Stephen Webster, a favourite of the ‘rockocracy’, has his Fly By Night collection — a mythical moth with the webbed wings of a bat. “No one knows what it is because they’ve never seen one,” he jokes, “but it can look very different — in white mother-of-pearl or pink opal with white diamonds, it’s sweetness and light, but in black opal and black diamonds it’s a more Gothic matter.” A Crystal Haze overlayer (faceted rock crystal) magnifies the effect. Some of the 20th century’s greatest designers were deeply superstitious. Coco Chanel had a whole almanac of symbols, only one an animal — a lion (from her Leo birth sign) which, alongside four-leaf clovers, wheatsheaves (signifying prosperity in  the poor region where she grew up in an orphanage) and camellias, her favourite flower, were used in prints and as accessories. Her one high jewellery collection, in 1932, was based on heavenly bodies from stars to comets, and all these symbols inspire her designer successors today.

Talismans High Jewellery - Bulgari snake necklace
Bulgari high jewellery abstract snake necklace, white gold, oval tanzanite, 21.63 carats , sapphires, white diamonds, 31.14 carats, black onyx

Christian Dior was equally superstitious, despite a comfortable childhood in Normandy where a tiled compass rose in the family garden inspired a lifelong interest in travel and expanding his business abroad, alongside a lucky metal star that he found on the street near his workroom just before he acquired a backer for his couture house. Both remain integral to the brand. Wearing a traditional religious symbol can be controversial in today’s polarised times. Stephen Webster says some Jewish clients will now not wear a Star of David, and the only cross in his collection is an equal-armed, goth-rock-inspired one. More general cultural symbols, especially for luck and protection, are taking over.

Talismans High Jewellery - Chaumet honeycomb pendant
Chaumet Abeille pendant with hexagonal honeycomb motif, 18-carat gold

These include Anoona’s gold circles or softly tactile hard-stone discs with gemstone centres, which are all based on  the moon, a symbol of the eternal feminine; L’Atelier Nawbar’s bold, long-eyelashed diamond and lapis lazuli eye motif, an unserious take on the evil eye and Nada Ghazal’s carved gold door motifs that symbolise new opportunity and the architecture of her native Beirut — as Lebanese brands, both she and Nawbar understand  a craving for luck and protection. Even modern corporate symbols reflect such concerns. The gems for Chanel’s 1932 collection were loaned by De Beers, but in 2005 the diamond company invented its own symbol.

Talismans High Jewellery - NVW Raven
NVW Gold Raven pendant, carved yellow 18-carat gold

The Talisman collection was based on natural, rough diamonds in earthy shades long regarded as inferior to faceted brilliants but now prized for their individuality and their echo of ancient times, when their toughness made them a king’s choice for protection in battle.
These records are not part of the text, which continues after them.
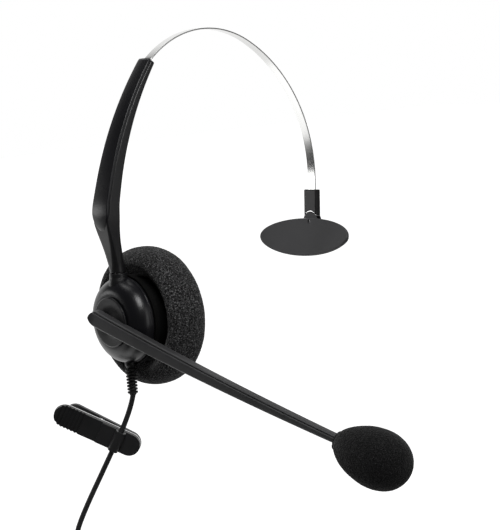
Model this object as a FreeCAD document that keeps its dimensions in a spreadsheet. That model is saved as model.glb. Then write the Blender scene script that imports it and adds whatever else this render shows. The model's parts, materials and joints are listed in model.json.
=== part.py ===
import FreeCAD, Part
import math
import os
import re

import Sketcher
from FreeCAD import Placement, Rotation, Vector

# Monaural office headset on a steel headband.
# Row frame in millimetres: +Z is up, +X points from the ear towards the head, and -Y is the front,
# where the boom reaches to the mouth. The origin is the centre of the face of the ear cushion that
# rests on the ear. Depths of the ear cup are measured outwards from that face, along -X.

SIZES = {
    # ear cushion
    "cushion_radius": 30.0, "cushion_depth": 19.0, "cushion_round": 7.0, "cushion_mouth": 22.6,
    "cushion_lip": 18.6, "cushion_seat": 12.8, "cushion_grip": 15.2, "cushion_groove": 21.4,
    # speaker plate, the front half of the capsule
    "plate_front": 13.2, "plate_wall": 1.6, "flange_radius": 21.0, "neck_radius": 18.0,
    "bore_radius": 16.6, "ring_front": 19.6, "ring_back": 22.2, "ring_radius": 19.3,
    "sound_hole": 1.3, "sound_circle": 6.5, "felt_radius": 15.5, "felt_thick": 0.3,
    # domed rear half of the capsule
    "dome_start": 22.3, "dome_radius": 18.56, "dome_land": 0.9, "dome_curve": 7.4,
    "dome_top": 30.6, "dome_flat": 11.4, "dome_wall": 1.6, "vent_radius": 0.45,
    "boss_radius": 1.8, "boss_circle": 15.1, "boss_end": 27.0, "screw_radius": 0.8,
    "screw_head": 1.5, "screw_head_thick": 0.8, "screw_end": 26.0,
    # speaker and circuit board
    "speaker_back": 18.6, "speaker_radius": 13.2, "speaker_neck": 7.0, "magnet_radius": 7.5,
    "magnet_back": 22.0, "coil_radius": 4.0, "cone_thick": 0.3, "board_radius": 10.0,
    "board_front": 23.2, "board_thick": 1.0,
    # collar, where the arm swivels on the capsule
    "collar_depth": 25.0, "collar_radius": 3.9, "collar_foot": 12.5, "collar_top": 20.4,
    "pin_radius": 1.5, "pin_gap": 0.05, "pin_top": 32.0, "pin_foot": 11.0, "clip_radius": 2.7,
    "clip_thick": 0.7,
    # boom hub
    "hub_radius": 10.7, "hub_back": 30.75, "hub_front": 31.9, "hub_shaft": 4.0, "hub_bore": 2.4,
    "hub_tail": 27.2, "hub_gap": 0.05, "hub_boss_radius": 6.5, "retainer_radius": 5.8,
    "retainer_thick": 0.7,
    "retainer_back": 28.8, "groove_radius": 3.4, "washer_in": 5.2, "washer_out": 9.0,
    "washer_thick": 0.6,
    # boom
    "boom_length": 142.0, "boom_root": 7.5, "boom_tip": 3.7, "boom_depth": 5.0,
    "boom_tip_depth": 3.8, "boom_bend": 1035.0, "boom_cap": 0.7,
    "boom_groove": 0.2, "boom_behind": 8.0, "boom_drop": 21.6, "boom_lean": 11.4,
    "boom_axis": 34.8, "boom_shift": 0.5, "wire_width": 1.0,
    # microphone and windscreen
    "mic_radius": 3.0, "mic_length": 4.5, "mic_shell": 3.6, "mic_shell_length": 14.0,
    "mic_lean": 4.1, "screen_length": 35.0, "screen_radius": 12.15, "screen_waist": 6.0,
    "screen_widest": 20.5, "screen_bore": 3.9, "screen_bore_depth": 24.5, "screen_start": 132.5,
    # arm: outer side's distance from the collar side of the origin, height, thickness and width
    "arm_foot": 20.7, "arm_foot_out": 28.4, "arm_foot_width": 6.8, "arm_ankle": 26.0,
    "arm_ankle_out": 28.7, "arm_ankle_thick": 5.9, "arm_ankle_width": 7.2, "arm_heel": 34.0,
    "arm_heel_out": 30.3, "arm_heel_thick": 6.0, "arm_heel_width": 8.4, "elbow": 45.0,
    "elbow_out": 32.7, "elbow_thick": 7.3, "elbow_width": 10.4, "arm_top": 109.6,
    "arm_top_out": 1.2, "arm_top_thick": 3.4, "arm_top_width": 7.8, "arm_bend": 152.2,
    "arm_round": 1.0, "cover_thick": 1.2, "cover_gap": 0.2, "cover_end": 44.6,
    "arm_screw_radius": 0.8, "arm_screw_head": 1.4,
    # headband
    "band_width": 5.0, "band_thick": 0.6, "slot_width": 5.4, "slot_depth": 1.0,
    "band_inside": 26.0, "slot_length": 30.0, "band_kink": 12.0, "band_crown": 47.0,
    "band_side": 70.0, "band_leave": 38.0, "band_turn": 31.6, "band_end": 26.6,
    "band_tuck": 5.0,
    "rivet_radius": 0.8, "rivet_height": 29.0, "rivet_window": 0.95,
    # sleeve and temple pad
    "sleeve_width": 8.0, "sleeve_depth": 3.0, "sleeve_foot": 31.2, "sleeve_top": 43.5,
    "sleeve_arch": 4.9, "liner_thick": 0.28, "fork_radius": 4.5, "fork_slot": 0.9, "tine_thick": 0.65,
    "tine_foot": 30.5,
    "pad_long": 29.6, "pad_short": 8.9, "pad_curve": 300.0, "pad_skin": 1.5, "pad_plate": 1.1,
    "pad_tilt": 20.0, "pad_height": 22.3, "pad_offset": 4.8,
    # strain relief and cord
    "cord_radius": 1.15, "relief_depth": 22.8, "relief_neck": 2.4,
    "relief_top": 15.2, "relief_bottom": 32.5, "relief_rib": 2.35, "relief_root": 1.75,
    "relief_ribs": 8.0, "coil_outer": 17.8, "coil_inner": 8.3, "coil_thick": 11.6,
    "tie_width": 4.0, "tie_thick": 0.35, "cord_length": 1500.0,
    # plug
    "boot_length": 9.0, "boot_radius": 1.9, "plug_radius": 3.2, "plug_length": 18.0,
    "contact_radius": 1.75, "contact_length": 11.0, "contact_tip": 3.0, "contact_neck": 1.15,
    "ring_thick": 0.7, "ring_pitch": 2.6, "ring_first": 4.0,
    # clothing clip
    "clip_length": 40.0, "clip_width": 9.8, "jaw_thick": 1.7, "jaw_front": 5.6, "liner": 0.5,
    "ridge_count": 7.0, "ridge_pitch": 1.65, "ridge_depth": 0.75, "ridge_start": 2.0,
    "holder_start": 21.0, "holder_end": 33.0, "holder_rise": 0.9, "tunnel_at": 29.6,
    "tunnel_radius": 1.4, "tunnel_wall": 0.9, "clip_pivot": 20.0, "clip_pin_radius": 0.5,
    "lug_thick": 0.8, "lug_radius": 1.4, "lug_drop": 2.9, "back_lean": 8.0, "back_start": 3.5,
    "clip_axis": 4.05,
}

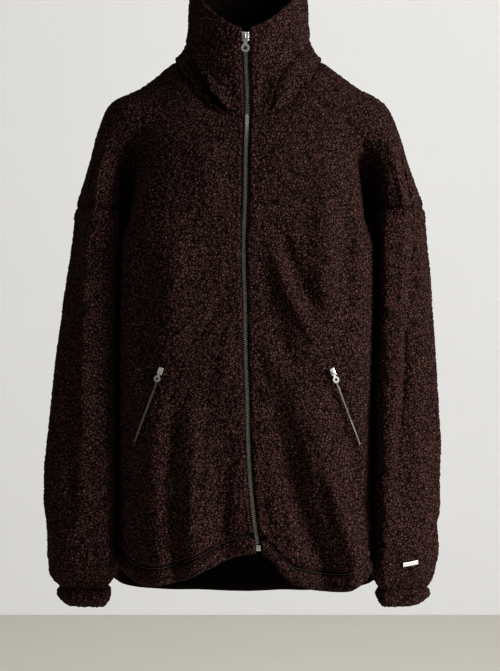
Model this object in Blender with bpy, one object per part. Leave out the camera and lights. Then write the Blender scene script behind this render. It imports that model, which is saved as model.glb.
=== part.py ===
"""Pile fleece jacket, worn shape: high funnel collar, drop shoulders, wide
sleeves blousing over elastic cuffs, full-length front zip, two slanted zip
pockets, curved hem turned up 25 mm and longer at the back.

Frame: metres, +Z up, the front faces -Y, the wearer's left is +X. The origin
is between the shoulders at the base of the neck.
"""
import math

import bmesh
import bpy
import numpy as np
from mathutils import Matrix, Vector
from mathutils.bvhtree import BVHTree

MM = 0.001

# ---------------------------------------------------------------- sizes (mm)
WALL = 4.0            # fleece wall: knitted base plus pressed pile
HEM_WALL = 6.5        # turned-up casing
HEM_DEPTH = 25.0
SEAM_GAP = 0.32       # between pieces at a seam
UNDERARM = 7.0        # radius of the fold between body and arm
CUFF_WALL = 5.0
TAPE_WIDE, TAPE_THICK, TAPE_INSIDE = 15.0, 1.0, 3.6
FRONT_EDGE = 7.0      # front panel's edge from the zip's centre line
CHAIN_WIDE, CHAIN_THICK = 6.0, 2.4
ZIP_TOP_Z, SLIDER_LONG = 47.0, 13.0
POCKET_CHAIN_WIDE, POCKET_CHAIN_THICK = 4.2, 2.0
PLATE = (24.0, 6.0, 1.4)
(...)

Set in textured gold, the now bestsellers are mixed with large, faceted gems for high jewellery like the Forces of Nature collection. In 2011, the modern face of Japanese pearl design, Tasaki, launched Balance, a simple line of sizable pearls beneath a golden bar; Creative Director Thakoon Panichgul was inspired by the calming Newton’s Cradle balance balls once found on every CEO’s desk. Another theme to bring solace in unstable times, as talismans become equally ancient and modern.